== RECORDS PROVIDED

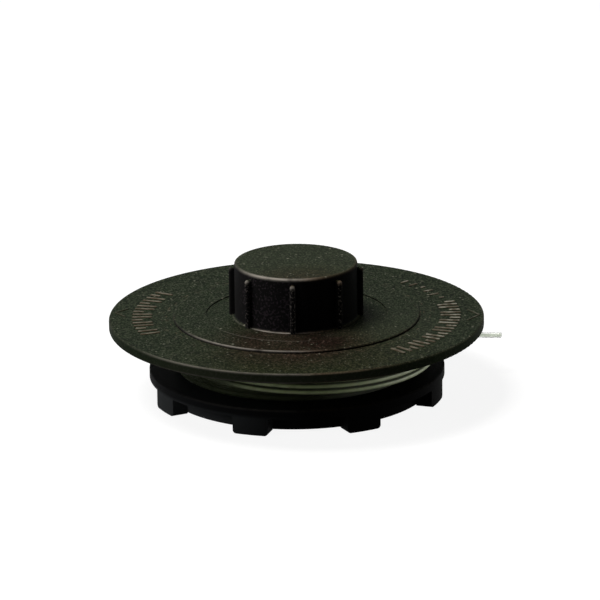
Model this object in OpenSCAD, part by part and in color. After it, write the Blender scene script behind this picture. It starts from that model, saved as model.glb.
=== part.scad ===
// Spare line spool of a bump-feed trimmer head, with its nylon line wound on.
// The spool is one moulding: a hollow knob, a wide flange, a drum, a lower flange
// and a skirt with drive lugs, on which it stands.
// Millimetres, +Z up. The origin is on the spool's axis, at the level of the lugs' feet.
// The front of the spool faces -Y, and the angles of lugs and ribs start there.

/* [Wide flange] */
// Outside diameter of the wide flange
flange_d = 105; // [96:1:120]
// Thickness of the wide flange
flange_t = 2.8; // [2:0.1:4]
// Radius along both rim edges of the wide flange
rim_edge = 0.4; // [0.2:0.1:0.8]

/* [Raised ring] */
// Outside diameter of the raised ring on the wide flange
ring_d = 69; // [64:1:74]
// Diameter of the shallow dish inside the raised ring
dish_d = 50.8; // [46:0.2:56]
// Height of the raised ring over the flange's face
ring_h = 0.7; // [0.5:0.1:1.2]
// Height of the dish's floor over the flange's face
dish_h = 0.4; // [0.1:0.1:0.4]
// Radius along the raised ring's outer edge
ring_edge = 0.3; // [0.1:0.05:0.4]

/* [Knob] */
// Diameter of the knob's plain wall
knob_d = 34.4; // [32:0.2:38]
// Height of the knob's top over the flange's face
knob_h = 15.9; // [12:0.1:20]
// Thickness of the knob's wall
knob_wall = 2.2; // [1.8:0.1:3]
// Thickness of the knob's roof
knob_roof = 2.4; // [1.8:0.1:3.5]
// Radius along the knob's top edge
knob_edge = 0.6; // [0.3:0.1:1]
// Radius of the fillet round the knob's foot
knob_fillet = 0.7; // [0.4:0.1:1.1]

/* [Grip ribs] */
// Number of ribs round the knob
rib_count = 8; // [6:1:12]
// Width of a rib
rib_w = 1.5; // [1:0.1:2.2]
// How far a rib stands out of the knob's wall
rib_out = 1.6; // [1.2:0.1:2.2]
// Drop from the knob's top to the top of a rib
rib_drop = 1.6; // [1:0.1:4]
// Angle of the first rib from the front
rib_turn = -3.25; // [-20:0.25:20]

/* [Spring pocket] */
// Clear diameter between the stiffeners inside the knob
pocket_d = 24; // [20:0.5:26]
// Thickness of a stiffener inside the knob
stiffener_t = 1.6; // [1:0.1:2.4]
// Height of a stiffener's foot over the shoulder at the end of the bore
stiffener_lift = 1.2; // [0.6:0.1:4]

/* [Drum] */
// Outside diameter of the drum that the line is wound on
drum_d = 44; // [42:0.5:50]
// Diameter of the bore that runs on the head's post
bore_d = 38; // [35:0.5:40]
// Height of the line channel between the flanges
channel_h = 11.4; // [9:0.2:16]
// Diameter of the hole that holds the line's inner end
anchor_d = 3; // [2.6:0.1:4]
// Angle of the anchor hole from the front
anchor_turn = 200; // [160:5:240]

/* [Lower flange] */
// Outside diameter of the lower flange and of the lugs
low_flange_d = 82.8; // [80:0.4:92]
// Thickness of the lower flange
low_flange_t = 2.6; // [2:0.1:3.6]
// Radius along the lower flange's upper edge
low_edge = 0.4; // [0.2:0.1:0.8]

/* [Skirt and lugs] */
// Outside diameter of the skirt under the lower flange
skirt_d = 74; // [70:0.5:77]
// Thickness of the skirt
skirt_wall = 2.4; // [1.6:0.1:3.5]
// Height of the skirt's lower edge over the lugs' feet
skirt_lift = 0.7; // [0.4:0.1:1.5]
// Number of drive lugs
lug_count = 8; // [6:1:10]
// Width of a lug
lug_w = 10.2; // [8:0.1:13]
// Height of a lug under the lower flange
lug_h = 5; // [4:0.1:8]
// Radius of a lug's lower corners
lug_corner = 1; // [0.5:0.1:1.5]
// Angle of the first lug from the front
lug_turn = 26.4; // [0:0.1:45]

/* [Line] */
// Diameter of the nylon line
line_d = 1.6; // [1.3:0.1:2.4]
// Diameter over the tightly wound layers
pack_d = 67.6; // [60:0.2:70]
// Number of loose outer turns
loose_turns = 3; // [1:1:4]
// Clear gap between two loose turns
loose_gap = 0.08; // [0.05:0.01:0.2]
// How far the loose turns have slid off centre
loose_shift = 2.2; // [1:0.1:2.6]
// Direction in which they have slid, from the +X axis
loose_heading = -37; // [-90:1:0]
// Tilt of the loose turns, lower on the side they have slid to
loose_tilt = 2.4; // [0:0.1:2.6]
// Clearance between the highest loose turn and the wide flange
loose_top_gap = 0.7; // [0.2:0.1:1]
// How deep a loose turn is bedded in the tight layers where it touches them
bedding = 0.5; // [0.3:0.05:0.6]
// Angle at which the line leaves its last turn, from the +X axis
leave_angle = 60; // [50:1:70]
// Running gap between the tight layers and the drum
wind_gap = 0.1; // [0.05:0.05:0.2]

/* [Hidden] */
$fn = 96;
// Overlap of two solids that are joined in one moulding
join = 0.5;
// Cutters run this far past a face
past = 1;
skirt_h = lug_h - skirt_lift;
low_top = lug_h + low_flange_t;
flange_low = low_top + channel_h;
flange_top = flange_low + flange_t;
knob_top = flange_top + knob_h;
flange_r = flange_d / 2;
knob_r = knob_d / 2;
low_r = low_flange_d / 2;
bore_r = bore_d / 2;
drum_r = drum_d / 2;
pack_r = pack_d / 2;
line_r = line_d / 2;
cavity_r = knob_r - knob_wall;
roof_low = knob_top - knob_roof;
// The bore ends at a shoulder on which the knob's wall and the flange meet
bore_end = flange_low;
// Turns of the tight layers that fit between the flanges
pack_turns = floor(channel_h / line_d);
pack_pitch = channel_h / pack_turns;
loose_r = pack_r + loose_shift + line_r - bedding;
loose_rise = (loose_r + line_r) * sin(loose_tilt);
loose_pitch = line_d + loose_gap;
loose_top = flange_low - loose_top_gap - line_r - loose_rise;
// The last turn stops this many degrees short of a full turn
last_turn_gap = 14;
// Route of the line's free end, from the last turn to its cut end
tail_points = [
    [20, 30.05, 12.8],
    [26, 26.6, 12.3],
    [33, 22.8, 11.5],
    [40, 19.7, 10.8],
    [46, 17.6, 10.4],
    [52, 16, 10.2],
    [58, 15, 10.4],
];
// The line's section is drawn with this many flats
line_sides = 8;

spool_colour = [0.17, 0.19, 0.16];
line_colour = [0.62, 0.66, 0.54];

// Places its children at an angle counted from the front of the spool
module at_angle(turn) {
    rotate([0, 0, turn - 90]) children();
}

// Section of a plate from the axis to radius r, with its upper rim edge rounded
module plate_section(r, low, high, edge) {
    translate([0, low]) square([r, high - low - edge]);
    translate([0, low]) square([r - edge, high - low]);
    translate([r - edge, high - edge]) circle(r = edge);
}

// Section of the wide flange, rounded along both rim edges
module flange_section() {
    middle = (flange_low + flange_top) / 2;
    plate_section(flange_r, middle, flange_top, rim_edge);
    translate([0, 2 * middle]) mirror([0, 1]) plate_section(flange_r, middle, flange_top, rim_edge);
}

// Concave fillet between an upright wall at radius r and a floor at height low
module fillet_section(r, low, size) {
    difference() {
        translate([r - join, low - join]) square(size + join);
        translate([r + size, low + size]) circle(r = size);
    }
}

// Half section of everything that is turned about the axis, without its hollows
module outer_section() {
    flange_section();
    difference() {
        plate_section(ring_d / 2, flange_top - join, flange_top + ring_h, ring_edge);
        translate([-past, flange_top + dish_h]) square([dish_d / 2 + past, ring_h + past]);
    }
    plate_section(knob_r, flange_low, knob_top, knob_edge);
    fillet_section(knob_r, flange_top + dish_h, knob_fillet);
    translate([0, lug_h]) square([drum_r, channel_h + low_flange_t + join]);
    plate_section(low_r, lug_h, low_top, low_edge);
    translate([skirt_d / 2 - skirt_wall, skirt_lift]) square([skirt_wall, skirt_h + join]);
}

// The bore for the head's post and the hollow of the knob above it
module hollows() {
    translate([0, 0, -past]) cylinder(r = bore_r, h = bore_end + past);
    translate([0, 0, bore_end - past]) cylinder(r = cavity_r, h = roof_low - bore_end + past);
}

// An upright grip rib with a round outer edge and a domed top
module grip_rib() {
    crown_r = rib_w / 2;
    centre_r = knob_r + rib_out - crown_r;
    crown_z = knob_top - rib_drop - crown_r;
    root_r = knob_r - join;
    translate([centre_r, 0, flange_top]) cylinder(r = crown_r, h = crown_z - flange_top, $fn = 32);
    translate([centre_r, 0, crown_z]) sphere(r = crown_r, $fn = 32);
    translate([root_r, -crown_r, flange_top])
        cube([centre_r - root_r, rib_w, crown_z - flange_top]);
    translate([root_r, 0, crown_z]) rotate([0, 90, 0])
        cylinder(r = crown_r, h = centre_r - root_r, $fn = 32);
}

// An upright stiffener inside the knob, which also centres the head's spring
module stiffener() {
    foot = bore_end + stiffener_lift;
    translate([pocket_d / 2, -stiffener_t / 2, foot])
        cube([cavity_r + join - pocket_d / 2, stiffener_t, roof_low + join - foot]);
}

// Front view of a lug, with its two lower corners rounded
module lug_outline() {
    translate([-lug_w / 2, lug_corner]) square([lug_w, lug_h + join - lug_corner]);
    translate([lug_corner - lug_w / 2, 0]) square([lug_w - 2 * lug_corner, lug_corner]);
    for (side = [-1, 1])
        translate([side * (lug_w / 2 - lug_corner), lug_corner]) circle(r = lug_corner, $fn = 32);
}

// A drive lug between the skirt and the lower flange's rim
module lug() {
    lug_root = skirt_d / 2 - join;
    translate([lug_root, 0, 0]) rotate([90, 0, 90])
        linear_extrude(low_r - lug_root + past) lug_outline();
}

module lugs() {
    intersection() {
        union() {
            for (i = [0 : lug_count - 1]) at_angle(lug_turn + i * 360 / lug_count) lug();
        }
        cylinder(r = low_r, h = low_top - join, $fn = 180);
    }
}

module spool() {
    color(spool_colour)
    difference() {
        union() {
            difference() {
                union() {
                    rotate_extrude($fn = 180) outer_section();
                    lugs();
                }
                hollows();
            }
            for (i = [0 : rib_count - 1]) at_angle(rib_turn + i * 360 / rib_count) {
                grip_rib();
                stiffener();
            }
        }
        at_angle(anchor_turn) translate([bore_r - past, 0, low_top + channel_h / 2])
            rotate([0, 90, 0]) cylinder(d = anchor_d, h = drum_r - bore_r + 2 * past, $fn = 32);
    }
}

// Section of the line: eight flats, with flats to the sides, above and below
module line_section() {
    rotate(180 / line_sides) circle(d = line_d / cos(180 / line_sides), $fn = line_sides);
}

// Section through the tight layers: a solid pack whose outer layer shows its turns
module pack_section() {
    inner_r = drum_r + wind_gap;
    translate([inner_r, low_top]) square([pack_r - line_r - inner_r, channel_h]);
    for (i = [0 : pack_turns - 1])
        translate([pack_r - line_r, low_top + (i + 0.5) * pack_pitch]) line_section();
}

// A loose turn of the line, whole or open by the given angle
module loose_turn(height, open = 0) {
    translate([0, 0, height]) rotate([0, 0, loose_heading]) translate([loose_shift, 0, 0])
        rotate([0, loose_tilt, 0]) rotate([0, 0, leave_angle - loose_heading])
            rotate_extrude(angle = 360 - open, $fn = 180)
                translate([loose_r, 0]) line_section();
}

// The line's inner end, bent inwards through the anchor hole of the drum
module inner_end() {
    end_r = (bore_r + drum_r) / 2;
    at_angle(anchor_turn) translate([end_r, 0, low_top + channel_h / 2]) rotate([0, 90, 0])
        cylinder(d = line_d, h = drum_r + wind_gap + join - end_r, $fn = 32);
}

module line_winding() {
    color(line_colour) {
        rotate_extrude($fn = 180) pack_section();
        for (i = [0 : loose_turns - 1])
            loose_turn(loose_top - i * loose_pitch, i == loose_turns - 1 ? last_turn_gap : 0);
        inner_end();
    }
}

// Direction of a route at its point i
function heading(points, i) =
    let (last = len(points) - 1, way = points[min(i + 1, last)] - points[max(i - 1, 0)])
    way / norm(way);

// Ring of points round a route's point i, square to the route
function ring_at(points, i, radius, sides) =
    let (along = heading(points, i), side_raw = cross(along, [0, 0, 1]),
        side = side_raw / norm(side_raw), up = cross(side, along))
    [for (k = [0 : sides - 1]) let (a = k * 360 / sides)
        points[i] + radius * (cos(a) * side + sin(a) * up)];

// Closed tube swept along a route of points
module tube(points, radius, sides) {
    rings = len(points);
    skin = [for (i = [0 : rings - 1]) each ring_at(points, i, radius, sides)];
    walls = [for (i = [0 : rings - 2], k = [0 : sides - 1])
        let (a = i * sides + k, b = i * sides + (k + 1) % sides)
        [a, b, b + sides, a + sides]];
    first_end = [for (k = [sides - 1 : -1 : 0]) k];
    last_end = [for (k = [0 : sides - 1]) (rings - 1) * sides + k];
    polyhedron(skin, concat(walls, [first_end, last_end]), convexity = 4);
}

module line_tail() {
    color(line_colour) tube(tail_points, line_r, line_sides);
}

spool();
line_winding();
line_tail();
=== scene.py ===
"""Looks of a trimmer line spool: moulded nylon, wound line, rubbed raised marks, and the studio round it.

Lengths are in metres, angles in degrees. The spool stands on its lugs with its axis along +Z, and the
front of the spool faces -Y. Angles called a turn are counted from the front towards the right.
"""
import math

import bpy
import numpy as np
from mathutils import Matrix, Vector


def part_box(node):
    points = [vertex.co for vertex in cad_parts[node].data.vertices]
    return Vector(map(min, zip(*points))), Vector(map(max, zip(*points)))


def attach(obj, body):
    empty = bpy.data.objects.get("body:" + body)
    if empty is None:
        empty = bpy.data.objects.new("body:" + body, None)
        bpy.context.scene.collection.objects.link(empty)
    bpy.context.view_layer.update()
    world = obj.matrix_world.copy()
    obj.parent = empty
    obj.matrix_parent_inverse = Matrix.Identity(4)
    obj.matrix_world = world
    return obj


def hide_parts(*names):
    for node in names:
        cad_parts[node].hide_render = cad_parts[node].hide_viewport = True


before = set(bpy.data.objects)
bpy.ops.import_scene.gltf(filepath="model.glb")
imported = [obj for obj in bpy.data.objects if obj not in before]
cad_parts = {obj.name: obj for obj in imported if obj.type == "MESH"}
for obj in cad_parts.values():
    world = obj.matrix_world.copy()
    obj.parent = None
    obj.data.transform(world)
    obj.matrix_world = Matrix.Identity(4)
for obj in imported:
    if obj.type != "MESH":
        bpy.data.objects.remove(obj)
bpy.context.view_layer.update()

MM = 0.001
BODY = "root"
SPOOL_SLOT = "spool_nylon"
LINE_SLOT = "cutting_line"

# Heights and radii of the spool, as its solid has them
SPOOL_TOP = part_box("spool")[1].z
FLANGE_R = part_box("spool")[1].y
FLANGE_LOW = 19 * MM
FLANGE_TOP = 21.8 * MM
RING_R = 34.5 * MM
RING_TOP = 22.5 * MM
DISH_R = 25.4 * MM
DISH_TOP = 22.2 * MM
KNOB_R = 17.2 * MM
RIB_REACH = 18.8 * MM
LUG_TOP = 5 * MM
LOW_FLANGE_R = 41.4 * MM
LOW_FLANGE_TOP = 7.6 * MM
CHANNEL = FLANGE_LOW - LOW_FLANGE_TOP

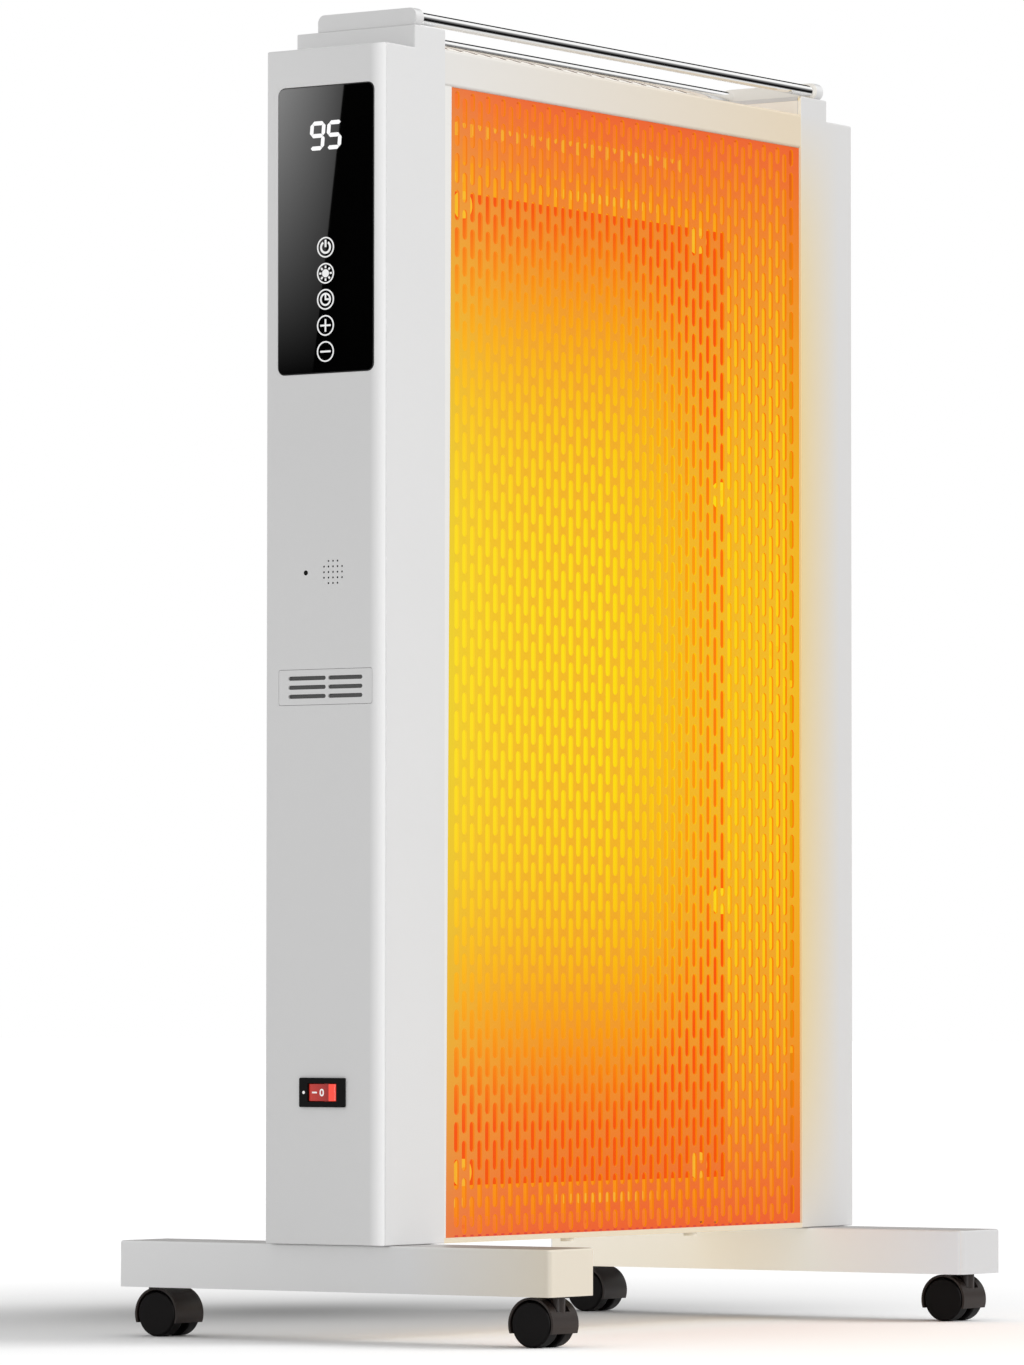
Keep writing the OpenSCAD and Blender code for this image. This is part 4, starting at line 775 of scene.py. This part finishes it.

====

THE EXERCISE: Your task is to repeat the lines from the one containing "to the route" to the one containing "if empty is", both lines included. Leave out every other line.

RESPONSE BELOW:
// Ring of points round a route's point i, square to the route
function ring_at(points, i, radius, sides) =
    let (along = heading(points, i), side_raw = cross(along, [0, 0, 1]),
        side = side_raw / norm(side_raw), up = cross(side, along))
    [for (k = [0 : sides - 1]) let (a = k * 360 / sides)
        points[i] + radius * (cos(a) * side + sin(a) * up)];

// Closed tube swept along a route of points
module tube(points, radius, sides) {
    rings = len(points);
    skin = [for (i = [0 : rings - 1]) each ring_at(points, i, radius, sides)];
    walls = [for (i = [0 : rings - 2], k = [0 : sides - 1])
        let (a = i * sides + k, b = i * sides + (k + 1) % sides)
        [a, b, b + sides, a + sides]];
    first_end = [for (k = [sides - 1 : -1 : 0]) k];
    last_end = [for (k = [0 : sides - 1]) (rings - 1) * sides + k];
    polyhedron(skin, concat(walls, [first_end, last_end]), convexity = 4);
}

module line_tail() {
    color(line_colour) tube(tail_points, line_r, line_sides);
}

spool();
line_winding();
line_tail();
=== scene.py ===
"""Looks of a trimmer line spool: moulded nylon, wound line, rubbed raised marks, and the studio round it.

Lengths are in metres, angles in degrees. The spool stands on its lugs with its axis along +Z, and the
front of the spool faces -Y. Angles called a turn are counted from the front towards the right.
"""
import math

import bpy
import numpy as np
from mathutils import Matrix, Vector


def part_box(node):
    points = [vertex.co for vertex in cad_parts[node].data.vertices]
    return Vector(map(min, zip(*points))), Vector(map(max, zip(*points)))


def attach(obj, body):
    empty = bpy.data.objects.get("body:" + body)
    if empty is None:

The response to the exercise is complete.